Input rows:
########################################
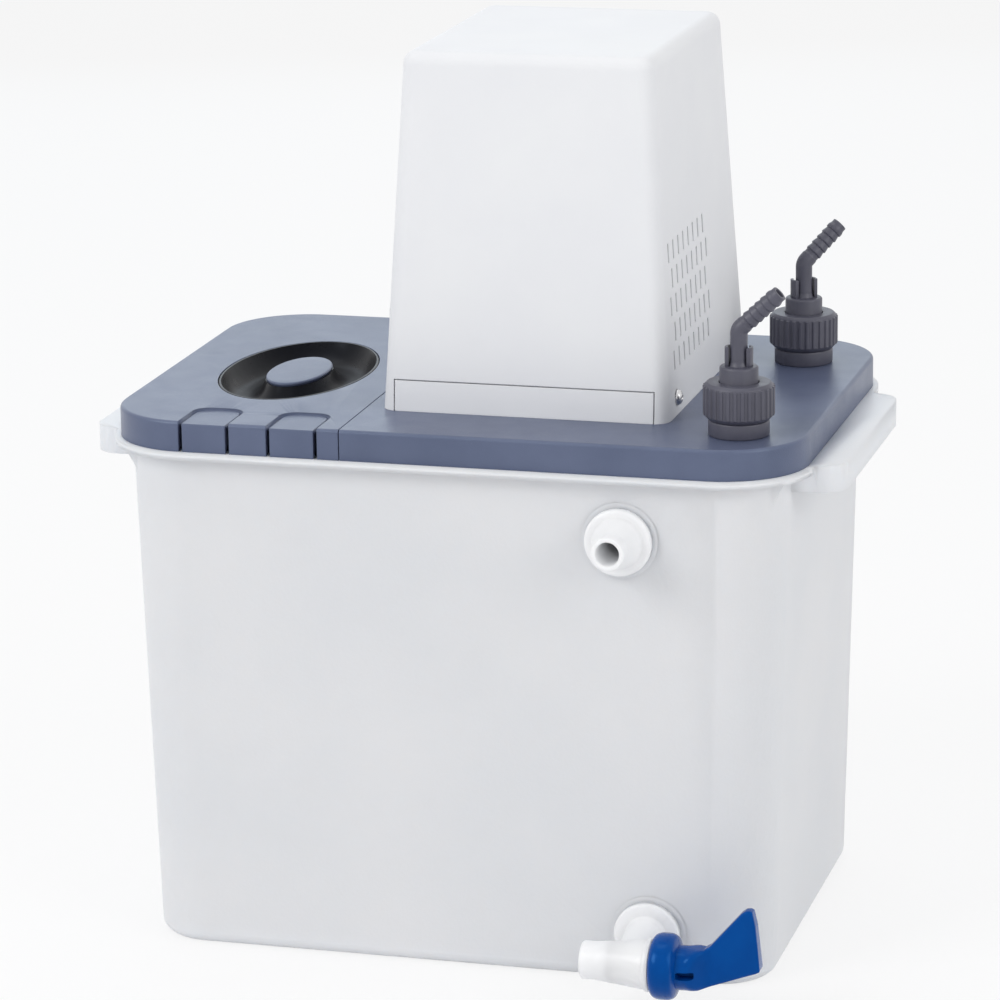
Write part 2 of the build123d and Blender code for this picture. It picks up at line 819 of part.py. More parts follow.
pivot = switch_plane.offset(-1.5)
rocker_side = Plane(origin=pivot.origin, x_dir=pivot.x_dir, z_dir=-pivot.y_dir)
with BuildPart() as power_rocker:
    with BuildSketch(rocker_side) as rocker_shape:
        with BuildLine(mode=Mode.PRIVATE) as rocker_edge:
            Polyline(
                (-rocker_half, 2.2),
                (-rocker_half, 4.6),
                (0, 3.4),
                (rocker_half, 4.6),
                (rocker_half, 2.2),
                (3.2, -3),
                (-3.2, -3),
                close=True,
            )
        add(make_face(rocker_edge.edges(), mode=Mode.PRIVATE), rotation=-rocker_tilt)
    extrude(rocker_shape.sketch, amount=rocker_width / 2, both=True)
save(power_rocker, "power_rocker")

# Motor: laminated core on four posts, windings, end bells and two bearings
shaft_base = upright(cover_x, cover_y)
core_top = core_bottom + core_height
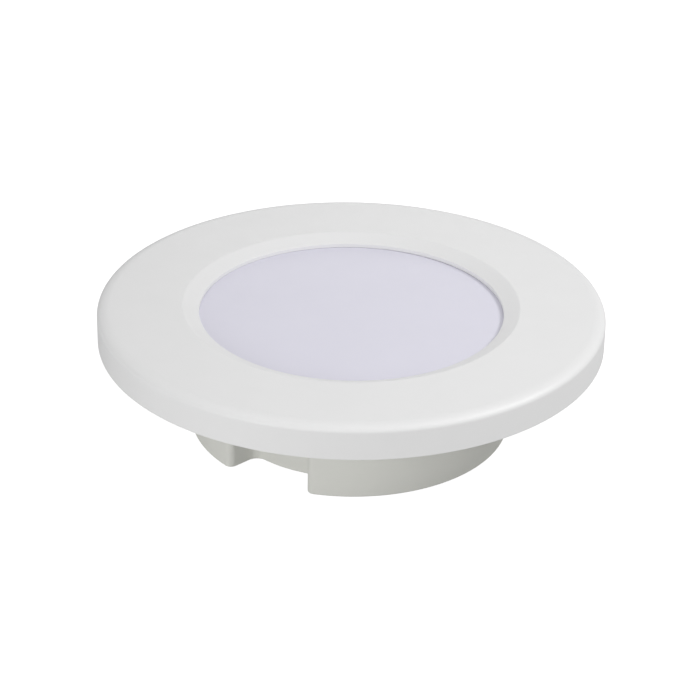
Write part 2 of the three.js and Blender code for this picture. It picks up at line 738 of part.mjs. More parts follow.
// Two-way terminal block: a screw well over each wire entry.
function terminalBlockGeometry({ size, wayOffset }) {
  const [, width, height] = size;
  const well = { radius: 2, floor: 4 };
  const entry = { halfWidth: 1.7, low: 1.2, high: 4.6 };
  const wells = [-wayOffset, wayOffset].flatMap((x) => [
    cylinder(well.radius, well.floor, height + 1, x, 0),
    block(x - entry.halfWidth, x + entry.halfWidth, -width / 2 - 1, 1, entry.low, entry.high),
  ]);
  return combine([standing(size)], wells);
}

function terminalScrewGeometry() {
  const slot = block(-2, 2, -0.3, 0.3, 2.4, 4);
  return combine([cylinder(1.7, 0, 3)], [slot]);
}

function component(name, geometry, finish, { x, y }) {
  return place(piece(name, geometry, finish), x, y, DRIVER_TOP_Z + GAP);
}

function terminalScrews() {
  const { x, y, wayOffset, screwRise } = TERMINAL_BLOCK;
  const geometry = terminalScrewGeometry();
  return [-wayOffset, wayOffset].map((offset, i) => {
    const screw = component(`terminal_screw_${i + 1}`, geometry, "stainless", { x: x + offset, y });
    return screw.translateZ(screwRise);
  });
}

function driver() {
  const fitted = [
    ["terminal_block", terminalBlockGeometry, "component_green", TERMINAL_BLOCK],
    ["bridge_rectifier", boxGeometry, "component_black", RECTIFIER],
    ["input_capacitor", capacitorGeometry, "component_black", INPUT_CAPACITOR],
    ["output_capacitor", capacitorGeometry, "component_black", OUTPUT_CAPACITOR],
    ["inductor", inductorGeometry, "component_black", INDUCTOR],
    ["controller_chip", chipGeometry, "component_black", CHIP],
    ["switching_transistor", transistorGeometry, "component_black", TRANSISTOR],
    ["driver_connector", boxGeometry, "connector_white", DRIVER_CONNECTOR],
  ];
  return group(
    driverBoard(),
    driverScrews(),
    terminalScrews(),
    fitted.map(([name, make, finish, spec]) => component(name, make(spec), finish, spec)),
  );
}

// ---- Cable gland ----

// Every gland part is turned about the group's X axis, which points out of the bay.
function glandRing(inner, outer, from, to) {
  return flatRing(inner, outer, from, to, ROUND_COMPONENT).rotateY(Math.PI / 2);
}

function glandHex(from, to) {
  return prism(hexagon(GLAND_HEX_ACROSS_FLATS), from, to).rotateY(Math.PI / 2);
}

function glandRod(radius, from, to) {
  return cylinder(radius, from, to, 0, 0, ROUND_COMPONENT).rotateY(Math.PI / 2);
}

function glandBody() {
  const hexFrom = GLAND_PAD_OUTER + O_RING.thickness + 2 * GAP;
  const hexTo = hexFrom + GLAND_HEX_THICKNESS;
  const barrel = glandRod(GLAND_BARREL_RADIUS, GLAND_BARREL_END, hexFrom + 1);
  const spigot = glandRod(GLAND_SPIGOT_RADIUS, hexTo - 1, GLAND_SPIGOT_END);
  const cableBore = glandRod(CABLE_BORE_RADIUS, GLAND_BARREL_END - 1, GLAND_SPIGOT_END + 1);
  const sealSeat = glandRod(SEAL_SEAT_RADIUS, SEAL.from - GAP, GLAND_SPIGOT_END + 1);
  return combine([barrel, glandHex(hexFrom, hexTo), spigot], [cableBore, sealSeat]);
}

function glandLocknut() {
  const bore = glandRod(GLAND_HOLE_RADIUS, LOCKNUT_END - 1, GLAND_PAD_INNER);
  return combine([glandHex(LOCKNUT_END, GLAND_PAD_INNER - GAP)], [bore]);
}

// Cap nut with a domed end round the cable bore.
function glandCapNut() {
  const { from, hexEnd, end, domeRadius, endRadius } = CAP_NUT;
  const dome = revolve([
    [0, hexEnd - 1],
    [domeRadius, hexEnd - 1],
    [domeRadius, hexEnd + GAP],
    [endRadius, end],
    [0, end],
  ], ROUND_COMPONENT).rotateY(Math.PI / 2);
  const thread = glandRod(CAP_NUT_THREAD_RADIUS, from - 1, hexEnd);
  const cableBore = glandRod(CABLE_BORE_RADIUS, from - 1, end + 1);
  return combine([glandHex(from, hexEnd), dome], [thread, cableBore]);
}

function cableGland() {
  const oRingFrom = GLAND_PAD_OUTER + GAP;
  const oRing = glandRing(O_RING.inner, O_RING.outer, oRingFrom, oRingFrom + O_RING.thickness);
  const seal = glandRing(SEAL.inner, SEAL.outer, SEAL.from, SEAL.to);
  const parts = group(
    piece("gland_body", glandBody(), "gland_grey"),
    piece("gland_o_ring", oRing, "black_rubber"),
    piece("gland_locknut", glandLocknut(), "gland_grey"),
    piece("gland_seal", seal, "black_rubber"),
    piece("gland_cap_nut", glandCapNut(), "gland_grey"),
  );
  return place(parts, 0, 0, GLAND_Z, BAY_CENTRE_DEG);
}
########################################
What to do: Reproduce the entries above in full, verbatim.

Written answer:
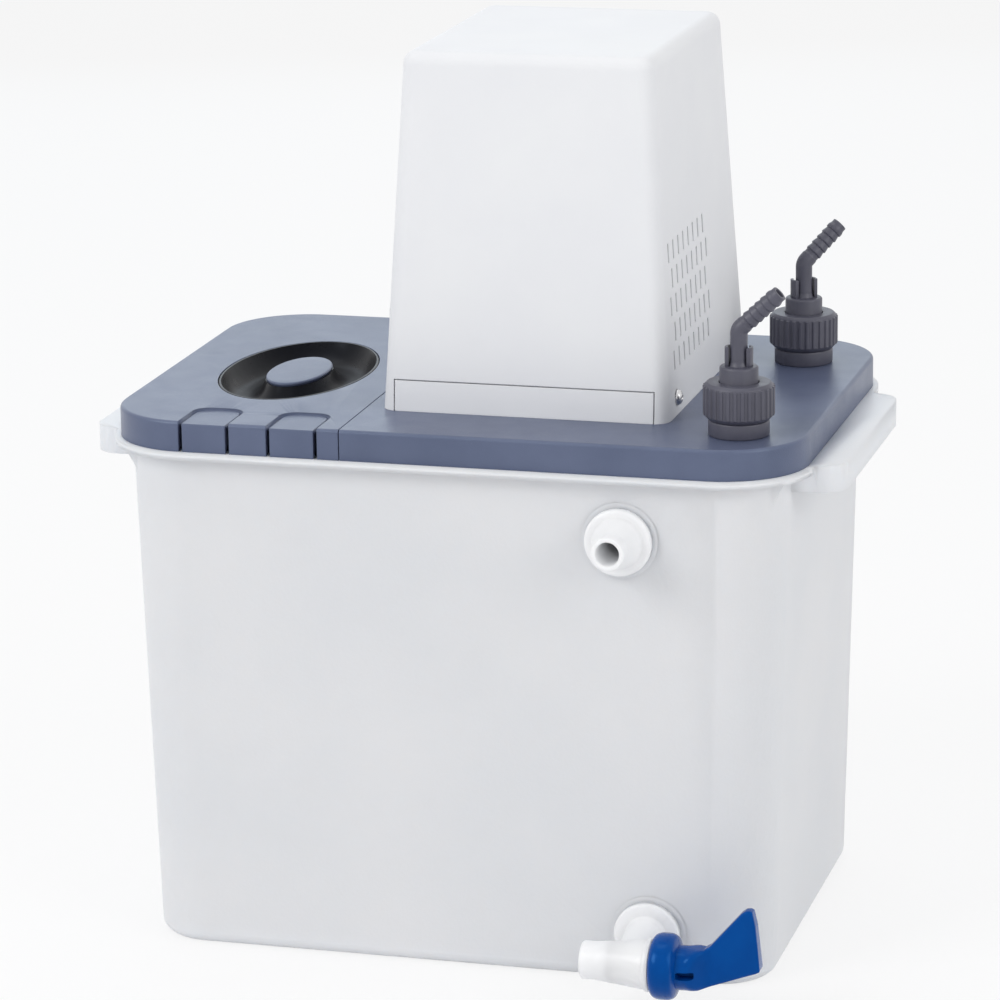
Write part 2 of the build123d and Blender code for this picture. It picks up at line 819 of part.py. More parts follow.
pivot = switch_plane.offset(-1.5)
rocker_side = Plane(origin=pivot.origin, x_dir=pivot.x_dir, z_dir=-pivot.y_dir)
with BuildPart() as power_rocker:
    with BuildSketch(rocker_side) as rocker_shape:
        with BuildLine(mode=Mode.PRIVATE) as rocker_edge:
            Polyline(
                (-rocker_half, 2.2),
                (-rocker_half, 4.6),
                (0, 3.4),
                (rocker_half, 4.6),
                (rocker_half, 2.2),
                (3.2, -3),
                (-3.2, -3),
                close=True,
            )
        add(make_face(rocker_edge.edges(), mode=Mode.PRIVATE), rotation=-rocker_tilt)
    extrude(rocker_shape.sketch, amount=rocker_width / 2, both=True)
save(power_rocker, "power_rocker")

# Motor: laminated core on four posts, windings, end bells and two bearings
shaft_base = upright(cover_x, cover_y)
core_top = core_bottom + core_height
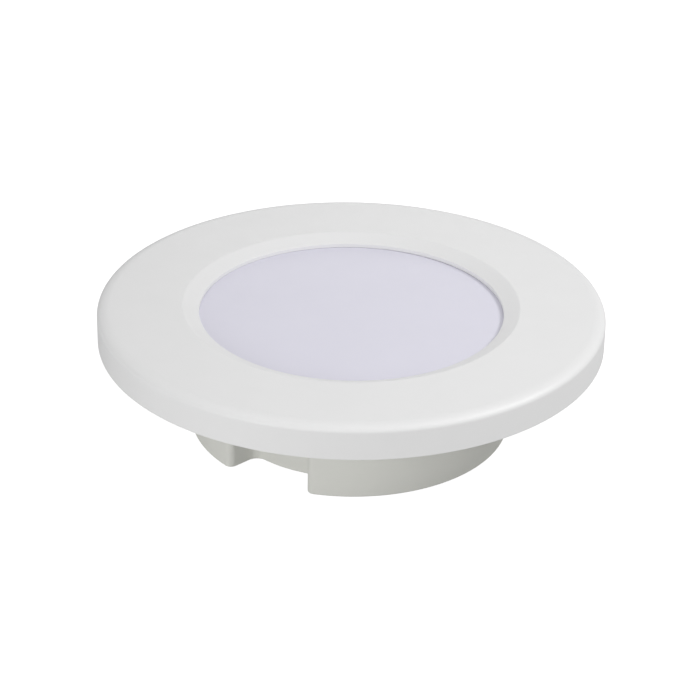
Write part 2 of the three.js and Blender code for this picture. It picks up at line 738 of part.mjs. More parts follow.
// Two-way terminal block: a screw well over each wire entry.
function terminalBlockGeometry({ size, wayOffset }) {
  const [, width, height] = size;
  const well = { radius: 2, floor: 4 };
  const entry = { halfWidth: 1.7, low: 1.2, high: 4.6 };
  const wells = [-wayOffset, wayOffset].flatMap((x) => [
    cylinder(well.radius, well.floor, height + 1, x, 0),
    block(x - entry.halfWidth, x + entry.halfWidth, -width / 2 - 1, 1, entry.low, entry.high),
  ]);
  return combine([standing(size)], wells);
}

function terminalScrewGeometry() {
  const slot = block(-2, 2, -0.3, 0.3, 2.4, 4);
  return combine([cylinder(1.7, 0, 3)], [slot]);
}

function component(name, geometry, finish, { x, y }) {
  return place(piece(name, geometry, finish), x, y, DRIVER_TOP_Z + GAP);
}

function terminalScrews() {
  const { x, y, wayOffset, screwRise } = TERMINAL_BLOCK;
  const geometry = terminalScrewGeometry();
  return [-wayOffset, wayOffset].map((offset, i) => {
    const screw = component(`terminal_screw_${i + 1}`, geometry, "stainless", { x: x + offset, y });
    return screw.translateZ(screwRise);
  });
}

function driver() {
  const fitted = [
    ["terminal_block", terminalBlockGeometry, "component_green", TERMINAL_BLOCK],
    ["bridge_rectifier", boxGeometry, "component_black", RECTIFIER],
    ["input_capacitor", capacitorGeometry, "component_black", INPUT_CAPACITOR],
    ["output_capacitor", capacitorGeometry, "component_black", OUTPUT_CAPACITOR],
    ["inductor", inductorGeometry, "component_black", INDUCTOR],
    ["controller_chip", chipGeometry, "component_black", CHIP],
    ["switching_transistor", transistorGeometry, "component_black", TRANSISTOR],
    ["driver_connector", boxGeometry, "connector_white", DRIVER_CONNECTOR],
  ];
  return group(
    driverBoard(),
    driverScrews(),
    terminalScrews(),
    fitted.map(([name, make, finish, spec]) => component(name, make(spec), finish, spec)),
  );
}

// ---- Cable gland ----

// Every gland part is turned about the group's X axis, which points out of the bay.
function glandRing(inner, outer, from, to) {
  return flatRing(inner, outer, from, to, ROUND_COMPONENT).rotateY(Math.PI / 2);
}

function glandHex(from, to) {
  return prism(hexagon(GLAND_HEX_ACROSS_FLATS), from, to).rotateY(Math.PI / 2);
}

function glandRod(radius, from, to) {
  return cylinder(radius, from, to, 0, 0, ROUND_COMPONENT).rotateY(Math.PI / 2);
}

function glandBody() {
  const hexFrom = GLAND_PAD_OUTER + O_RING.thickness + 2 * GAP;
  const hexTo = hexFrom + GLAND_HEX_THICKNESS;
  const barrel = glandRod(GLAND_BARREL_RADIUS, GLAND_BARREL_END, hexFrom + 1);
  const spigot = glandRod(GLAND_SPIGOT_RADIUS, hexTo - 1, GLAND_SPIGOT_END);
  const cableBore = glandRod(CABLE_BORE_RADIUS, GLAND_BARREL_END - 1, GLAND_SPIGOT_END + 1);
  const sealSeat = glandRod(SEAL_SEAT_RADIUS, SEAL.from - GAP, GLAND_SPIGOT_END + 1);
  return combine([barrel, glandHex(hexFrom, hexTo), spigot], [cableBore, sealSeat]);
}

function glandLocknut() {
  const bore = glandRod(GLAND_HOLE_RADIUS, LOCKNUT_END - 1, GLAND_PAD_INNER);
  return combine([glandHex(LOCKNUT_END, GLAND_PAD_INNER - GAP)], [bore]);
}

// Cap nut with a domed end round the cable bore.
function glandCapNut() {
  const { from, hexEnd, end, domeRadius, endRadius } = CAP_NUT;
  const dome = revolve([
    [0, hexEnd - 1],
    [domeRadius, hexEnd - 1],
    [domeRadius, hexEnd + GAP],
    [endRadius, end],
    [0, end],
  ], ROUND_COMPONENT).rotateY(Math.PI / 2);
  const thread = glandRod(CAP_NUT_THREAD_RADIUS, from - 1, hexEnd);
  const cableBore = glandRod(CABLE_BORE_RADIUS, from - 1, end + 1);
  return combine([glandHex(from, hexEnd), dome], [thread, cableBore]);
}

function cableGland() {
  const oRingFrom = GLAND_PAD_OUTER + GAP;
  const oRing = glandRing(O_RING.inner, O_RING.outer, oRingFrom, oRingFrom + O_RING.thickness);
  const seal = glandRing(SEAL.inner, SEAL.outer, SEAL.from, SEAL.to);
  const parts = group(
    piece("gland_body", glandBody(), "gland_grey"),
    piece("gland_o_ring", oRing, "black_rubber"),
    piece("gland_locknut", glandLocknut(), "gland_grey"),
    piece("gland_seal", seal, "black_rubber"),
    piece("gland_cap_nut", glandCapNut(), "gland_grey"),
  );
  return place(parts, 0, 0, GLAND_Z, BAY_CENTRE_DEG);
}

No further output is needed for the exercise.